Slitta di una settimana o al primo calendario utile l’approdo in Aula alla Camera del ddl contro l’omotransfobia e la misoginia, inizialmente fissato a lunedì 27, per dare alla maggioranza un po’ più di tempo per raggiungere un’intesa con Forza Italia soprattutto sulla questione della libera manifestazione ed espressione dei propri convincimenti. Lo ha deciso l’ufficio di presidenza della Commissione Giustizia di Montecitorio, che ha dato mandato alla presidente Francesca Businarolo di comunicare a Roberto Fico la richiesta di avere ulteriore tempo.
Ma non c’è solo il nodo della libertà d’opinione da sciogliere con quello che è stato ribatezzato l’emendamento salva-idee (cui sta lavorando Alessandro Zan per superare le riserve dell’area cattolica del Pd, di Italia Viva e Forza Italia). Con ma anche le reazioni malmostose di Lega e componenti dei vari raggruppamenti della galassia dei pro life e pro family al testo base del disegno di legge.
Se i secondi (da Donà a Gandolfini) hanno chiesto di essere in più larga parte auditi su una legge, che continuano a presentare litanicamente come liberticida, e l’hanno ottenuto (audizioni concentrate tutte in un solo giorno presso la Commissione Affari Sociali, essendo di relativa competenza l’art. 7 del ddl), i componenti salviniani della Commissione Giustizia hanno invece scritto una lettera a Roberto Fico per lamentarsi del contingentamento degli emendamenti disposto dalla presidente Francesca Businarolo.
«Inaccettabile che dei circa 500 emendamenti – così il capogruppo del Carroccio, Roberto Turri, e i nove deputati di partito – al testo unificato sull’omofobia presentati dal gruppo Lega la Commissione abbia deciso di contingentarli prima portandoli a 45 poi, dopo le nostre proteste, a 90 con l’assurda motivazione di dover rispettare i tempi decisi dalla Conferenza dei capogruppo, quando invece non sussiste nessuna urgenza.

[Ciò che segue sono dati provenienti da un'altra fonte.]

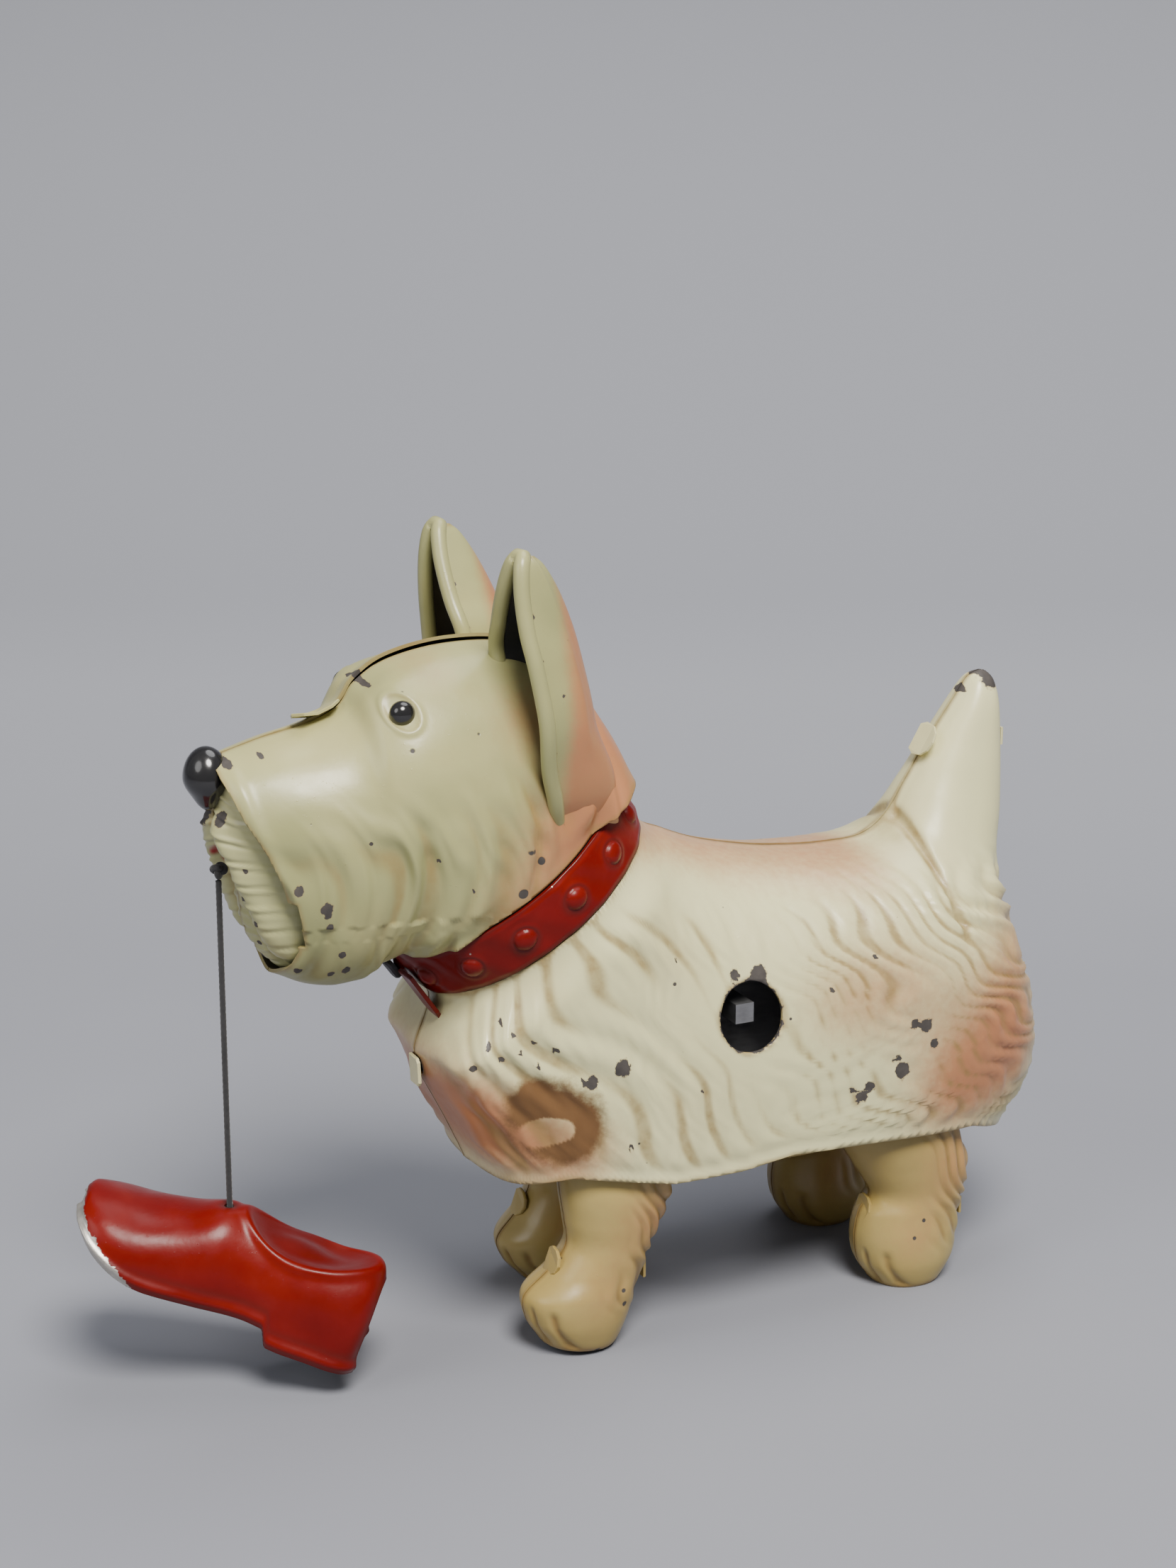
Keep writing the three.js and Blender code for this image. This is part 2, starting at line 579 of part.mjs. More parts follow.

Si tratta, piuttosto di una grave compromissione dei diritti delle opposizioni, soprattutto su un testo così delicato e controverso che merita un esame dettagliato ed approfondito. Per altro un provvedimento che, a differenza di un decreto legge, non scade. Quindi non si comprende quale possa essere l’urgenza stabilita dalla maggioranza. Di fronte a questo atteggiamento di prevaricazione che ha volutamente messo un vero e proprio bavaglio alle forze di opposizioni abbiamo scritto una lettera al presidente Roberto Fico affinché intervenga tempestivamente a garanzia delle nostre legittime richieste».
Ma da Fico non solo è arrivata una densa fumata nera ma è stato ribadita la piena corretezza di quanto disposto da Businarolo. «Ritengo sul piano normativo – così il presidente della Camera – e attesa la calendarizzazione delle proposta di legge sopra richiamate in Assemblea per la data del 27 luglio, ritengo corretto sul piano procedurale, che la Commissione Giustizia abbia inteso definire una organizzazione dei tempi e degli emendamenti che le consenta di adempiere ad un suo preciso e indefettibile obbligo regolamentare”.
Una chiara volontà ostruzionistica a oltranza secondo la deputata pentastellata Gilda Sportiello, che a Gaynews ha così commentato le audizioni suppletive in Commissione Affari Sociali: «Le opposizioni, per tentare di allungare in modo incredibile i tempi, avevano chiesto alla presidente di Commissione e al presidente della Camera di discutere il provvedimento in congiunta con giustizia. Entrambi hanno negato questa possibilità. Quello a cui si è acconsentito è stata la loro richiesta di fare audizioni, che sono state concentrate tutte in un solo giorno.
Abbiamo rinunciato come maggioranza alle opposizioni sia perché non volevamo allungare i tempi e vogliamo tenerci pronti a esprimere il parere sul testo emendato appena pronto, su quanto è di nostra competenza, sia perché e le audizioni c’erano già state in Commissione Giustizia. Inutile per noi farne altre, soprattutto per la scarsa competenza della nostra».
Sempre nella giornata d’ieri la presidente Francesca Businarolo ha ricevuto Rosario Coco e Daniele Sorrentino, attivisti LGBT+ e componenti del Comitato Da’ voce al rispetto, che hanno consegnato le oltre 10.000 firme raccolte in pochi giorni sulla piattaforma All Out per chiedere che il ddl Zan sia approvato, senza mediazioni al ribasso, in Commissione Giustizia.